# Decrypting cryptid

## Tools, technologies, & techniques featured in this notebook
- List TBD

In [91]:
import numpy as np
import pandas as pd
from numpy.linalg import svd
# import string

import matplotlib.pyplot as plt
%matplotlib inline

import re
import nltk
from nltk.corpus import stopwords
from nltk.tokenize import word_tokenize
from nltk.stem.wordnet import WordNetLemmatizer
# from nltk.stem.porter import PorterStemmer
# from nltk.stem.snowball import SnowballStemmer
from sklearn.feature_extraction.text import CountVectorizer, TfidfVectorizer
from sklearn.decomposition import NMF
from sklearn.cluster import KMeans 
from sklearn.feature_extraction.text import CountVectorizer, TfidfVectorizer
from sklearn.metrics.pairwise import linear_kernel

In [92]:
from urllib.request import urlopen
import plotly.express as px

## Text ingestion
**Source selection**
- Observation data was imported from the file you provided. We looked for other sources, but found that the publishers of this information took the most care to be most credible. A team of researchers would follow up on each sighting with an interview and collection of 'evidence' and attempt to consistently classify the report. They only publish the top three tiers of credibility--A through C in order of most to least evidence.
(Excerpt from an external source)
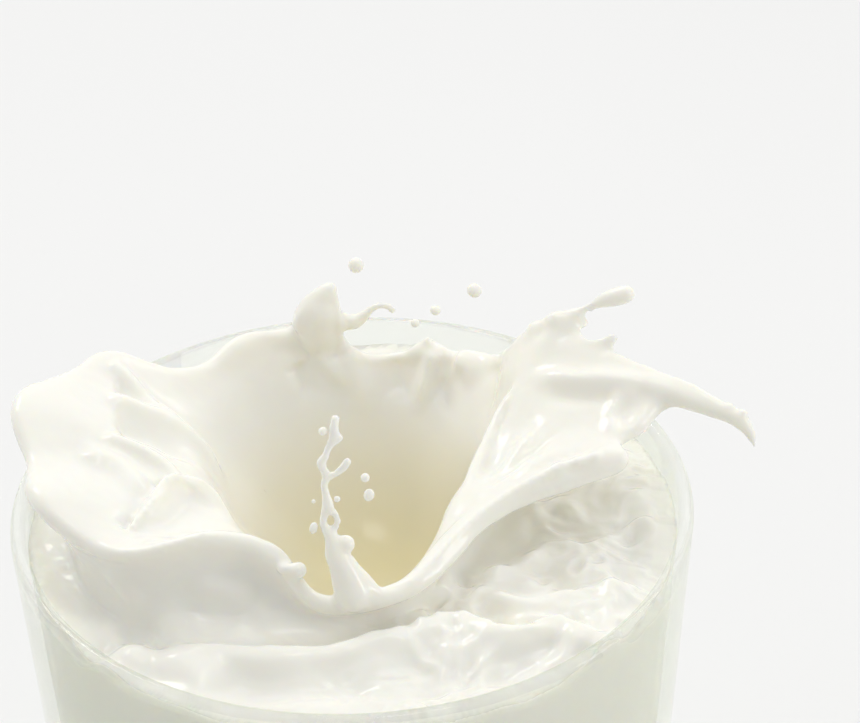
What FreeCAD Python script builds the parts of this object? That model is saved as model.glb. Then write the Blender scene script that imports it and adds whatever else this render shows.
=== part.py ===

**Data import and data wrangling**

- 'Beautiful Soup' module to get the html data into a usable format
- Data was pretty messy--think of looking through a filing cabinet for a document where the person who was in charge of filing didn't reliably put files in the right folders
- Straightened out the filing cabinet and then obtained year and month, state and county, 


## Text preprocessing functions and methods
- Machine learning models need to have text converted into a format that they can use. 
- The steps we took to turn the text into machine-readable 'data' included stripping punctuation, tokenizing, lemmatization, and removing stopwords.
- We then 'vectorized' each observation so that the models could compare them.


In [2]:
wordnet = WordNetLemmatizer()
# porter = PorterStemmer()
# snowball = SnowballStemmer('english')
nltk.download('stopwords')

[nltk_data] Downloading package stopwords to
[nltk_data]     /home/salvir1/nltk_data...
[nltk_data]   Package stopwords is already up-to-date!


True

In [3]:

def remove_punc(string:str) -> str:
    '''Given a string, removes all punctuation and returned punctuation-less string'''
    return re.sub(r"(@[A-Za-z0-9]+)|([^0-9A-Za-z \t])|(\w+:\/\/\S+)|^rt|http.+?", "", string)

In [4]:
def tokenize(str):
    '''
    Tokenize a str and return a tokenized list.
    '''
    return [word for word in word_tokenize(str)]

In [5]:
def lemmatize(doc):
    '''Takes in a doc and lemmatizes tokens in doc
    Parameters
    ----------
    doc: list of tokens
    
    Returns
    -------
    lemmatized tokens
    '''
    return [wordnet.lemmatize(tkn) for tkn in doc]

In [6]:
def rm_stop_words(doc, stops=set(stopwords.words('english'))):
    '''Takes in a doc and removes stop words
    Parameters
    ----------
    doc: list of tokens
    
    Returns
    -------
    Tokens with stop words removed
    '''
    return([w for w in doc if w not in stops])

In [12]:
def preprocess_corpus(content):
    '''
    Add docstring. Make flexible to allow for doing, or not doing, preprocessing functions. 
    Parameters
    ----------
    content (str): a collection of strings
    Returns
    -------
    A list of lists: each list contains a tokenized version of the original string
    '''
    preprocessed = []
    for i in range(len(content)):
        step_1 = remove_punc(content[i].lower())
        step_2 = tokenize(step_1)
        step_3 = lemmatize(step_2)
        step_4 = rm_stop_words(step_3)
        preprocessed.append(step_4)
    return preprocessed

In [107]:
# loading bigfoot data
sightings_df = pd.read_csv('data/bigfoot_with_county.csv', index_col=0)

In [117]:
sightings_df['observations'] = sightings_df['observations'].astype(str)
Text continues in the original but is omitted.